Canada’s athletes turn attention to Rio Olympics

Andre De Grasse, of Canada, hold a flag after he wins the gold medal in the men's 100m final during the athletics competition at the 2015 Pan Am Games. (Frank Gunn/CP)

TORONTO — Feeling a summer-sport void now that the Pan American Games are over? It won’t last long — the opening ceremonies for the 2016 Summer Olympics are just over 13 months away.

Canada’s objective in Rio de Janeiro is a top-12 finish in total medals among the 200-plus participating countries.

For that to happen, Canada’s divers, swimmers, rowers, wrestlers and paddlers need to come through, augmented by some track and field, cycling and trampoline medals.

Those sports are the most heavily funded in Canada based on Olympic medal potential. Many are sports in which athletes can win multiple medals at one Olympic Games.

"They’re the bread and butter," Own The Podium chief executive officer Anne Merklinger said. "If we don’t perform well in those sports in terms of multi-medal potential, then we’re going to struggle to meet our targets."

Canada’s eventual goal at the Summer Games is to finish in the top eight, but it will take a strong performance to crack the top dozen in Rio.

Canada finished 14th in total medals with 18 in Beijing in 2008, although shot putter Dylan Armstrong was eventually awarded a bronze years later after one of the original medallists tested positive for drugs, increasing the total to 19. The country won 18 medals in London to finish 13th overall, but earned fewer gold and silver medals.

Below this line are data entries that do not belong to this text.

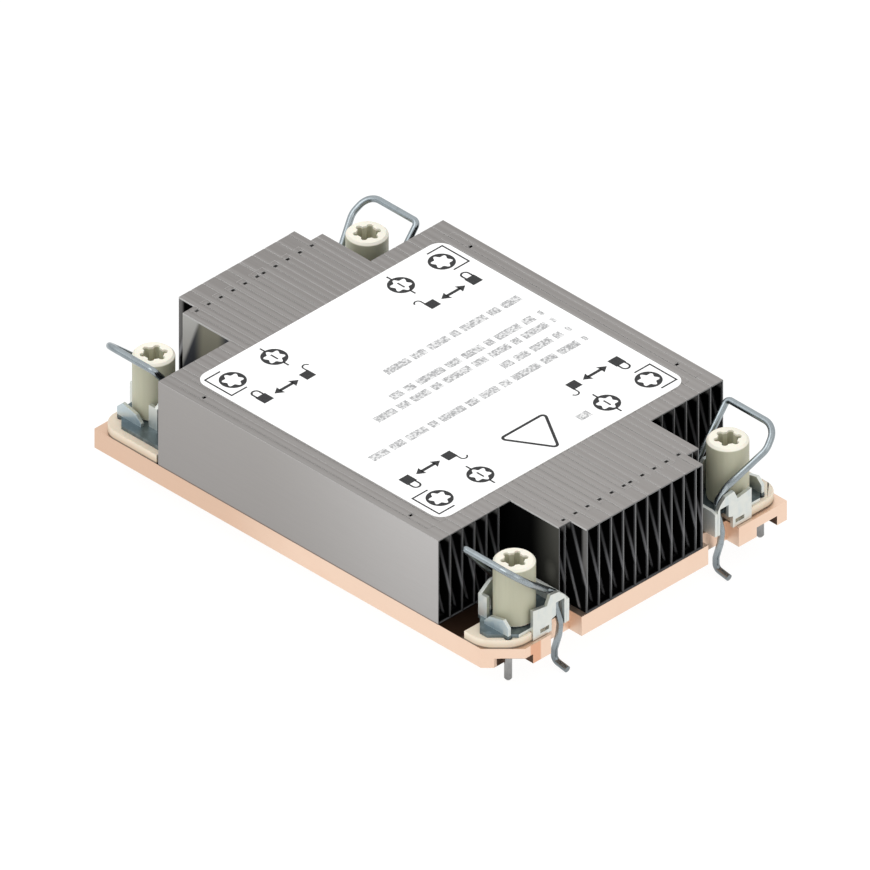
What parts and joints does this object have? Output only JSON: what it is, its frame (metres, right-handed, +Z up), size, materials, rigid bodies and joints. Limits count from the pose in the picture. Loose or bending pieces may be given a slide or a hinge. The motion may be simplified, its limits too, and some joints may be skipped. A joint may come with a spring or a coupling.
{
  "type": "passive server processor heatsink",
  "caption": "Low passive heatsink for a narrow server socket: folded fins on a copper base, with captive nuts and anti-tilt wire bails in its corners.",
  "frame": {"origin": "centre of the copper base's underside, which lies on the processor", "axes": "+X along the fins, the way the air goes; +Z up, away from the processor; the one ear with a cut corner is at +X and -Y"},
  "size_m": [0.1154, 0.0784, 0.0304],
  "materials": {
    "copper": "pale satin copper, machined and passivated",
    "fin_aluminium": "bright rolled sheet, satin",
    "label_white": "matt white film with pale grey shapes",
    "pad_plastic": "cream moulded plastic, satin",
    "bracket_zinc": "bright zinc plate on pressed sheet",
    "nut_plastic": "grey beige moulded plastic, satin",
    "spring_steel": "dark satin spring steel",
    "pin_steel": "bright ground steel",
    "wire_steel": "bright drawn and plated wire"
  },
  "bodies": {
    "root": {"base_plate": "copper", "side_fin_right": "fin_aluminium", "block_fins_right": "fin_aluminium", "relieved_block_fins_right": "fin_aluminium", "step_fin_right": "fin_aluminium", "slotted_step_fin_right": "fin_aluminium", "wing_fins_right": "fin_aluminium", "relieved_wing_fins_right": "fin_aluminium", "middle_fin": "fin_aluminium", "relieved_wing_fins_left": "fin_aluminium", "wing_fins_left": "fin_aluminium", "tip_fin_left": "fin_aluminium", "step_fins_left": "fin_aluminium", "relieved_block_fins_left": "fin_aluminium", "block_fins_left": "fin_aluminium", "side_fin_left": "fin_aluminium", "label_sheet": "label_white", "ear_pad_front_left": "pad_plastic", "wire_bracket_front_left": "bracket_zinc", "guide_pin_front_left": "pin_steel", "ear_pad_front_right": "pad_plastic", "wire_bracket_front_right": "bracket_zinc", "guide_pin_front_right": "pin_steel", "ear_pad_rear_left": "pad_plastic", "wire_bracket_rear_left": "bracket_zinc", "guide_pin_rear_left": "pin_steel", "ear_pad_rear_right": "pad_plastic", "wire_bracket_rear_right": "bracket_zinc", "guide_pin_rear_right": "pin_steel"},
    "nut_body_front_left": {"nut_front_left": "nut_plastic", "nut_clip_front_left": "spring_steel"},
    "wire_body_front_left": {"wire_bail_front_left": "wire_steel"},
    "nut_body_front_right": {"nut_front_right": "nut_plastic", "nut_clip_front_right": "spring_steel"},
    "wire_body_front_right": {"wire_bail_front_right": "wire_steel"},
    "nut_body_rear_left": {"nut_rear_left": "nut_plastic", "nut_clip_rear_left": "spring_steel"},
    "wire_body_rear_left": {"wire_bail_rear_left": "wire_steel"},
    "nut_body_rear_right": {"nut_rear_right": "nut_plastic", "nut_clip_rear_right": "spring_steel"},
    "wire_body_rear_right": {"wire_bail_rear_right": "wire_steel"}
  },
  "joints": [
    {"name": "nut_turn_front_left", "type": "hinge", "parent": "root", "child": "nut_body_front_left", "pos_m": [0.0497, 0.0293, 0.00735], "axis": [0, 0, 1], "continuous": true},
    {"name": "wire_swing_front_left", "type": "hinge", "parent": "root", "child": "wire_body_front_left", "pos_m": [0.0446, 0.0222, 0.0085], "axis": [1, 0, 0], "range_deg": [0, 18]},
    {"name": "nut_turn_front_right", "type": "hinge", "parent": "root", "child": "nut_body_front_right", "pos_m": [0.0497, -0.0293, 0.00735], "axis": [0, 0, 1], "continuous": true},
    {"name": "wire_swing_front_right", "type": "hinge", "parent": "root", "child": "wire_body_front_right", "pos_m": [0.0446, -0.0222, 0.0085], "axis": [-1, 0, 0], "range_deg": [0, 18]},
    {"name": "nut_turn_rear_left", "type": "hinge", "parent": "root", "child": "nut_body_rear_left", "pos_m": [-0.0497, 0.0293, 0.00735], "axis": [0, 0, 1], "continuous": true},
    {"name": "wire_swing_rear_left", "type": "hinge", "parent": "root", "child": "wire_body_rear_left", "pos_m": [-0.0446, 0.0222, 0.0085], "axis": [1, 0, 0], "range_deg": [0, 18]},
    {"name": "nut_turn_rear_right", "type": "hinge", "parent": "root", "child": "nut_body_rear_right", "pos_m": [-0.0497, -0.0293, 0.00735], "axis": [0, 0, 1], "continuous": true},
    {"name": "wire_swing_rear_right", "type": "hinge", "parent": "root", "child": "wire_body_rear_right", "pos_m": [-0.0446, -0.0222, 0.0085], "axis": [-1, 0, 0], "range_deg": [0, 18]}
  ]
}
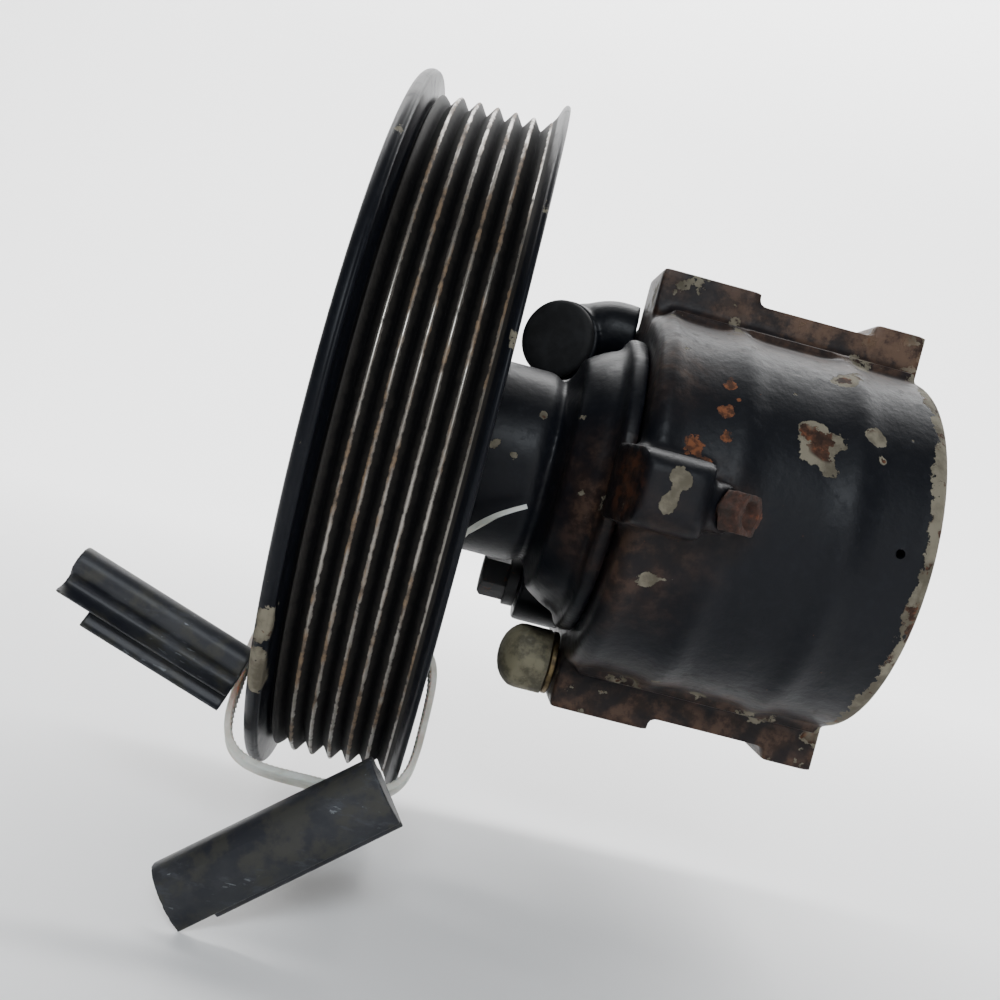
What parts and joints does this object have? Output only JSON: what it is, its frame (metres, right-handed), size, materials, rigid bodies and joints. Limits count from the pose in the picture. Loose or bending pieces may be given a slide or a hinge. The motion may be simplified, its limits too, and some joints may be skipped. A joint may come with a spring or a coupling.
{
  "type": "supercharger",
  "caption": "Small belt-driven two-rotor supercharger: ribbed belt pulley, round snout and gear case, cast drum with inlet and outlet rails, clamp lug and elbow stub.",
  "frame": {"origin": "on the drive shaft's axis, on the rear cover's flat outer face", "axes": "+X along the drive shaft from the pulley to the rear, -Y towards the clamp lug, +Z towards the inlet rail"},
  "size_m": [0.1482, 0.151, 0.1562],
  "materials": {
    "cast_paint": "black paint over grey-beige primer on cast iron, chipped, rusty round the rails",
    "case_paint": "black paint, dusty",
    "cover_paint": "black paint, worn at the edge",
    "pulley_rim": "black paint, bare and rusty on the rib crests",
    "pulley_paint": "satin black paint",
    "steel": "machined steel",
    "zinc": "dulled zinc plate",
    "rotor_alloy": "machined aluminium",
    "rusty_steel": "rusted steel",
    "bolt_black": "black oxide",
    "cap_olive": "beige-olive paint, dirty",
    "brass": "dull brass",
    "rubber": "matte black rubber",
    "nylon": "yellowed natural nylon",
    "shoe_paint": "blue-black paint, scuffed"
  },
  "bodies": {
    "housing": {"rotor_case": "cast_paint", "rear_cover": "cover_paint", "gear_case": "case_paint", "snout_bearing_outer_race": "steel", "drive_front_bearing_outer_race": "steel", "drive_rear_bearing_outer_race": "steel", "driven_front_bearing_outer_race": "steel", "driven_rear_bearing_outer_race": "steel", "drive_rotor_seal": "rubber", "driven_rotor_seal": "rubber", "snout_circlip": "steel", "snout_oil_seal": "rubber", "case_bolt_1": "bolt_black", "case_bolt_2": "bolt_black", "case_bolt_3": "bolt_black", "case_bolt_4": "bolt_black", "cover_screw_1": "zinc", "cover_screw_2": "zinc", "cover_screw_3": "zinc", "cover_screw_4": "zinc", "lug_bolt": "rusty_steel", "inlet_elbow": "case_paint", "elbow_bung": "rubber", "relief_cap": "cap_olive", "relief_cap_washer": "brass"},
    "drive_set": {"drive_shaft": "steel", "drive_rotor": "rotor_alloy", "drive_gear": "steel", "snout_bearing_inner_race": "steel", "drive_front_bearing_inner_race": "steel", "drive_rear_bearing_inner_race": "steel", "shaft_spacer": "steel", "pulley_rim": "pulley_rim", "pulley_web": "pulley_paint", "pulley_hub": "pulley_paint", "pulley_key": "steel", "pulley_washer": "zinc", "pulley_nut": "zinc", "pulley_bolt_1": "zinc", "pulley_bolt_2": "zinc", "pulley_bolt_3": "zinc", "pulley_bolt_4": "zinc", "cable_tie": "nylon", "rail_shoe_1": "shoe_paint", "rail_shoe_2": "shoe_paint"},
    "driven_set": {"driven_shaft": "steel", "driven_rotor": "rotor_alloy", "driven_gear": "steel", "driven_front_bearing_inner_race": "steel", "driven_rear_bearing_inner_race": "steel"},
    "snout_cage": {"snout_bearing_balls_and_cage": "steel"},
    "drive_front_cage": {"drive_front_bearing_balls_and_cage": "steel"},
    "drive_rear_cage": {"drive_rear_bearing_balls_and_cage": "steel"},
    "driven_front_cage": {"driven_front_bearing_balls_and_cage": "steel"},
    "driven_rear_cage": {"driven_rear_bearing_balls_and_cage": "steel"}
  },
  "joints": [
    {"name": "drive_spin", "type": "hinge", "parent": "housing", "child": "drive_set", "pos_m": [0, 0, 0], "axis": [1, 0, 0], "continuous": true},
    {"name": "driven_spin", "type": "hinge", "parent": "housing", "child": "driven_set", "pos_m": [0, 0.042, 0], "axis": [1, 0, 0], "continuous": true},
    {"name": "snout_cage_spin", "type": "hinge", "parent": "housing", "child": "snout_cage", "pos_m": [0, 0, 0], "axis": [1, 0, 0], "continuous": true},
    {"name": "drive_front_cage_spin", "type": "hinge", "parent": "housing", "child": "drive_front_cage", "pos_m": [0, 0, 0], "axis": [1, 0, 0], "continuous": true},
    {"name": "drive_rear_cage_spin", "type": "hinge", "parent": "housing", "child": "drive_rear_cage", "pos_m": [0, 0, 0], "axis": [1, 0, 0], "continuous": true},
    {"name": "driven_front_cage_spin", "type": "hinge", "parent": "housing", "child": "driven_front_cage", "pos_m": [0, 0.042, 0], "axis": [1, 0, 0], "continuous": true},
    {"name": "driven_rear_cage_spin", "type": "hinge", "parent": "housing", "child": "driven_rear_cage", "pos_m": [0, 0.042, 0], "axis": [1, 0, 0], "continuous": true}
  ],
  "couplings": [
    {"joint": "driven_spin", "follows": "drive_spin", "ratio": -1},
    {"joint": "snout_cage_spin", "follows": "drive_spin", "ratio": 0.436},
    {"joint": "drive_front_cage_spin", "follows": "drive_spin", "ratio": 0.437},
    {"joint": "drive_rear_cage_spin", "follows": "drive_spin", "ratio": 0.449},
    {"joint": "driven_front_cage_spin", "follows": "drive_spin", "ratio": -0.437},
    {"joint": "driven_rear_cage_spin", "follows": "drive_spin", "ratio": -0.449}
  ]
}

Merklinger said winning more than 18 medals is an objective for Rio. Canadian Olympic Committee chief sport officer Caroline Assalian said the COC’s focus is the top-12 result.

"The reality is all sports have to come through because one or two medals made the difference between 13th and finishing 11th," Assalian said. "Every single medal counts."

Own The Podium doles out funding to Canada’s sport federations based on Olympic medal potential. Canada’s taxpayers are the biggest contributor via Sport Canada, although the COC contributes money to its coffers from its corporate sponsorship campaigns.

OTP doles out about $35 million annually for summer sport.

The 2015 world championships are the best performance-on-demand indicator of which athletes are tracking towards a medal in Rio. The majority of world championships are still upcoming, with the world aquatic championships just underway in Kazan, Russia.

Of the athletes who were top-five in their respective world championships in 2011, 60 per cent produced an Olympic medal a year later in London. The conversion rate in Beijing was 67 per cent.

"Our best conversion rate was 67 per cent," Assalian said. "That is absolutely our goal as well."

Canada’s performance at the Pan American Games in Toronto also rated as a measuring stick for Rio for OTP and the COC. Canadians won a Pan Am record 217 medals, including 78 gold.

"Winning a medal in any Games is an important point in an athlete’s career," Merklinger said. "Winning one at home in this kind of environment that people have referred to as a mini-Olympics is even more important.

"There’s been performances here where athletes have exceeded expectations because they’re performing on demand, they handled the environment so well."

The federal government provided an extra $3 million to OTP for the 2015 Pan Am/Parapan Am Games to assist athletes with medal potential across all the sports — not just Olympic and Paralympic sports.

An important distinction in summer sport in Canada is there is a pot of money devoted to team sports not currently tracking for an Olympic medal.

Team sports aew traditionally a weakness for Canada at Summer Games, but the women’s soccer team’s bronze in London and their dramatic semifinal loss to the U.S. resonated at home.

Women’s soccer and women’s rugby sevens currently receive "core" OTP funding because they have medal potential in Rio.

But the 2015-16 funding recommendation for women’s and men’s basketball, men’s rugby sevens, men’s volleyball, women’s and men’s water polo and women’s field hockey is a combined $5.6 million.

Team sports are expensive because several athletes need to be funded for only one medal, but Assalian and Merklinger both say the impact it has on Canadians makes it worth the money.

"There’s just something about team sports. They unite people," Assalian said.

"I think the fact a tournament lasts at least a week …. and the athletes from a team sport come from all over the country, there’s something about team sports that rallies a team, a country, a city like no other individual sport."

Added Merklinger: "There are other nations we know that have said ‘we cannot afford to invest in team sports.’ That is not Canada’s position."